Indeed, open standards, such as those from OGC, have enabled the creation of innovative data integration solutions, such as Intel Geospatial, that take advantage of the abundant geospatial data now being created by countless different providers.

“Over the last decade, geospatial data has seen an explosion in terms of higher resolutions, increasing frequencies and greater coverage of the planet, aided by new innovations in terrestrial and aerial capture methods,” said Vijay. “This in turn has led to significant challenges in data management, visualization, and analysis. Fortunately, advances in cloud computing and artificial intelligence have made it possible for a new generation of software and services to deliver unprecedented scale, capabilities, ease-of-use, and interoperability.
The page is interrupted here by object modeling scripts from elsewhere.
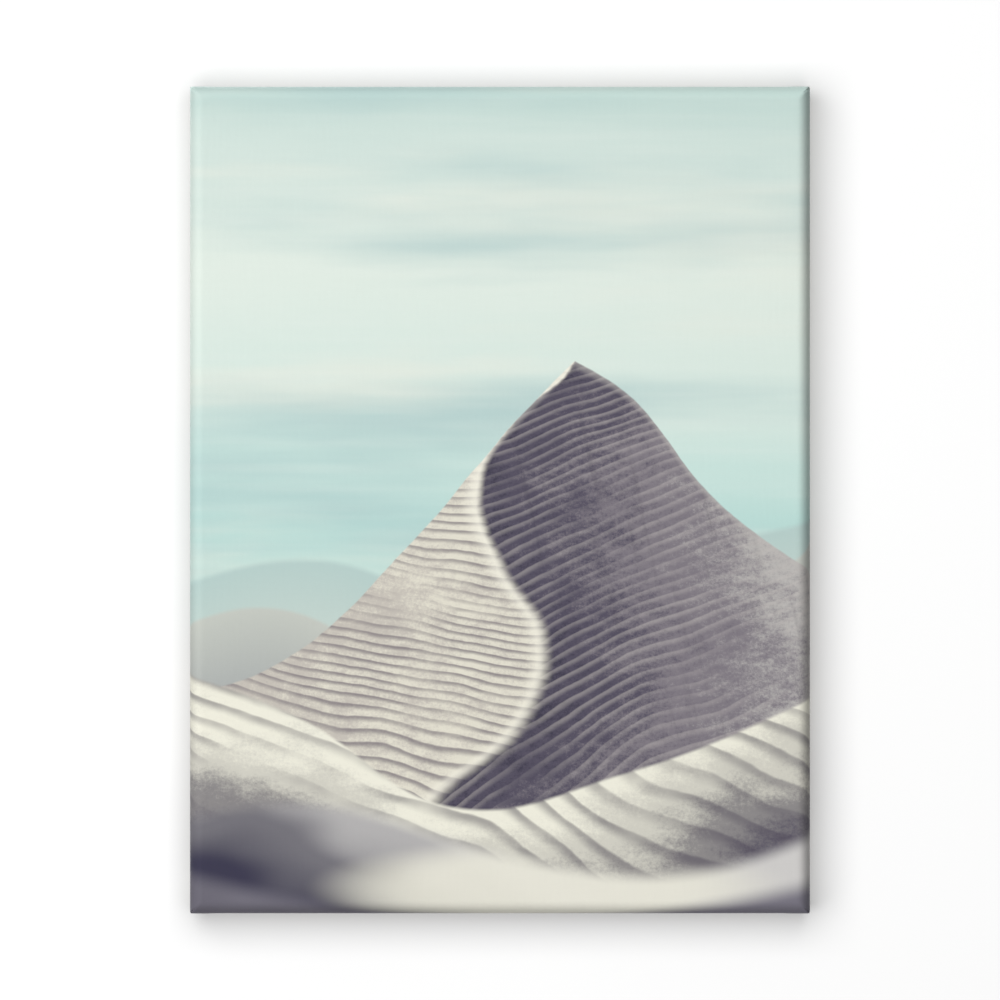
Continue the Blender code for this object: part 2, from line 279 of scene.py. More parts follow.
def cloth_points(x, z, kx, kz):
    """Middle points of the whole sheet, and their places on it when it is flat."""
    ks, kt = kx[:, None], kz[None, :]
    s = np.abs(x)[:, None] - (HALF_W - EDGE_WIDTH)
    t = np.abs(z)[None, :] - (HALF_H - EDGE_WIDTH)
    x_inset, z_inset, y, (flat_s, flat_t) = corner_shape(s, t, ks, kt)
    sx, sz = np.sign(x)[:, None], np.sign(z)[None, :]
    points = np.stack(
        [sx * (HALF_W - x_inset), y, MIDDLE + sz * (HALF_H - z_inset)], axis=-1
    )
    flat = np.stack(
        [
            sx * (flat_s + HALF_W - EDGE_WIDTH),
            sz * (flat_t + HALF_H - EDGE_WIDTH),
        ],
        axis=-1,
    )
    return points.reshape(-1, 3), flat.reshape(-1, 2)


def grid_faces(x, z, kx, kz):
    """The grid's quads, its triangles where a crease cuts a cell in two, and its border."""
    index = np.arange(len(x) * len(z)).reshape(len(x), len(z))
    a, b = index[:-1, :-1], index[1:, :-1]
    c, d = index[1:, 1:], index[:-1, 1:]
    # The number of each cell's inner line, and the way its crease runs if it has one.
    inner_x = np.minimum(kx[:-1], kx[1:])[:, None] + 0 * kz[None, :-1]
    inner_z = np.minimum(kz[:-1], kz[1:])[None, :] + 0 * kx[:-1, None]
    fold = (inner_x >= 0) & (inner_x == inner_z)
    gusset = (inner_x >= FOLD_STEPS) & (inner_z < 0) & (inner_x - FOLD_STEPS == -inner_z - 1)
    middle = (x[:-1] + x[1:])[:, None] * (z[:-1] + z[1:])[None, :]
    rising = np.where(gusset, middle < 0, middle > 0)
    split = fold | gusset
    quads = np.stack([a, b, c, d], axis=-1)[~split]
    up, down = split & rising, split & ~rising
    triangles = np.concatenate(
        [
            np.stack([a, b, c], axis=-1)[up],
            np.stack([a, c, d], axis=-1)[up],
            np.stack([a, b, d], axis=-1)[down],
            np.stack([b, c, d], axis=-1)[down],
        ]
    )
    border = np.concatenate([index[:, 0], index[-1, 1:], index[-2::-1, -1], index[0, -2::-1]])
    return quads, triangles, border


def point_normals(points, faces):
    """Unit normals of the points, from groups of faces of one size each."""
    normals = np.zeros_like(points)
    for group in faces:
        corner = points[group]
        last = group.shape[1] - 1
        face = np.cross(corner[:, 1] - corner[:, 0], corner[:, last] - corner[:, 0])
        for k in range(group.shape[1]):
            np.add.at(normals, group[:, k], face)
    return normals / np.maximum(np.linalg.norm(normals, axis=1), 1e-15)[:, None]


# The canvas's UV map: the printed face fills most of it, and the raw one a small part.
PRINT_UV, PRINT_UV_FROM = 0.985, 0.006
RAW_UV, RAW_UV_FROM = 0.22, (0.79, 0.01)
RIM_UV = 0.0015  # width of the cut edge's strip


def unwrap(mesh, flat, corner_point, first_rim):
    """Lay both faces out flat in the UV map OFBake, with the cut edge as a strip round."""
    count = len(flat)
    both = np.concatenate([flat, flat])
    uv = (both + np.array(SHEET) / 2) / SHEET[1] * PRINT_UV + PRINT_UV_FROM
    uv[count:] = uv[count:] * RAW_UV + RAW_UV_FROM
    per_corner = uv[corner_point]
    rim = corner_point[first_rim:]
    outward = np.sign(both[rim % count]) * (rim >= count)[:, None] * RIM_UV
    per_corner[first_rim:] = uv[rim % count] + outward
    layer = mesh.uv_layers.new(name="OFBake")
    layer.data.foreach_set("uv", per_corner.astype("f4").ravel())


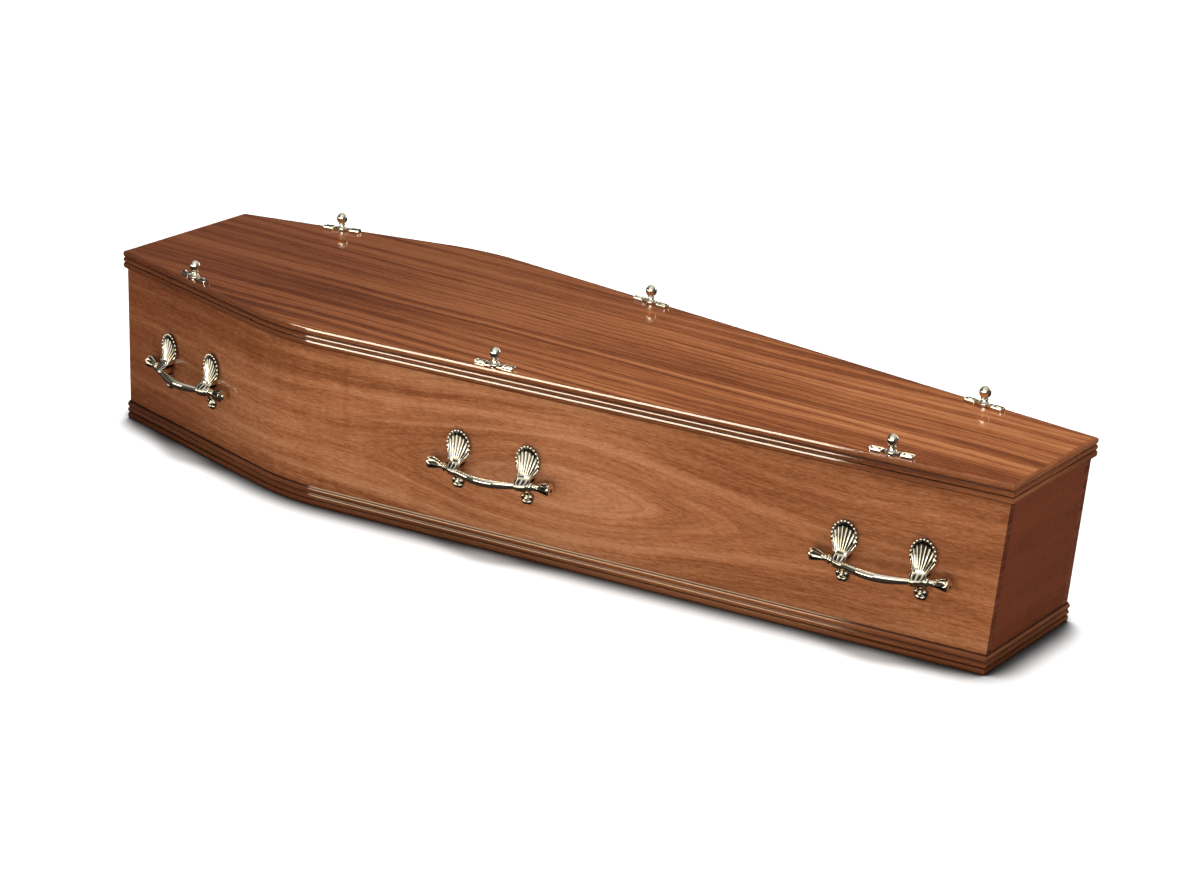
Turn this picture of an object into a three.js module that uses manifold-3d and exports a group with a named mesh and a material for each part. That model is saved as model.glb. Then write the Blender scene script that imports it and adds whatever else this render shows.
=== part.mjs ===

“From our perspective, OGC has been instrumental in defining standards like WMS, WMTS, WFS, and 3D Tiles, which are critical to sharing and delivering geospatial information to create geo-enabled solutions. OGC has been the glue that brings industry players together to work for the common good of the industry and for greater end-user value.”

Use of 3D Tiles for streaming multisource imagery and lidar for visualization within the Intel Geospatial Explorer.

Intel recently became an OGC member in order to bring their broad expertise and interest to our collaborative standards development process.

“Looking at the rapidly evolving industry of AI and geospatial artificial intelligence (GeoAI), we believe that participating in the development and use of standards will help accelerate high-value AI-powered applications through collaborative AI development,” said Vijay.

“We are interested in several areas covered by the Domain Working Groups including Artificial Intelligence in Geoinformatics, Smart Cities, Built Environment and 3D, Security and Workflow DWGs. Being new to the OGC, we are in a learning phase with regards to OGC standards development with plans to increase our participation in areas where we have expertise and can provide value.”

Indeed, the Intel Geospatial platform has applications across each of these domains: it runs on Intel’s datacenter and cloud technologies and integrates with AI to create workflows that use different sources of remote-sensed imagery to provide insights on assets across a number of applications.

The Intel Geospatial Platform “plug-in” analytics architecture enables AI-assisted workflows for visual asset inspections.

“Despite being a relatively new offering, we have been very fortunate in working with partners and customers on projects across energy, utilities, smart cities, and insurance,” said Vijay. “Probably the biggest area of interest across these verticals is using geospatial data and artificial intelligence to conduct more frequent, comprehensive, and efficient asset assessment. The need to better identify, prioritize, and predict issues for intelligent asset management at scale is driving their move to more automated and analytics-based solutions.”

Intel believes that the coupling of AI with cloud technologies will play a critical role in the improvement of automation and analytics, and fuel tremendous growth.

“Industry analysts predict geospatial workloads will see a steady shift to the cloud,” said Vijay. “There is also rapid advancement of AI capabilities that will need to be harnessed across industries and organizations for end-user benefit. We believe these two trends are fundamental tenets that will fuel the next wave of growth in the geospatial industry.

“AI will have transformational impacts on the ways geospatial data will be processed and utilized. Advances in AI for LiDAR classification, feature extraction, and analysis will help solve one of the biggest challenges with LiDAR: the time between data collection and the delivery of actionable results.

“Capitalizing on this, Intel Geospatial is turning labor-intensive asset management into a streamlined, data-driven science, making it easier to extract business insights at scale.”

Using OGC standards, the Intel Geospatial platform is providing simple access to a wide range of high-quality 2D and 3D geospatial data and analytic applications for asset owners and service provider businesses that collect geospatial imagery using drones, planes, vehicles, and more. Supported current use cases include electrical infrastructure inspections and vegetation management, with bult-in extensibility to support future use cases via a ‘plug-in’ architecture. This growing ecosystem of plug-in analytics will help transform geospatial data into smarter, more efficient business solutions.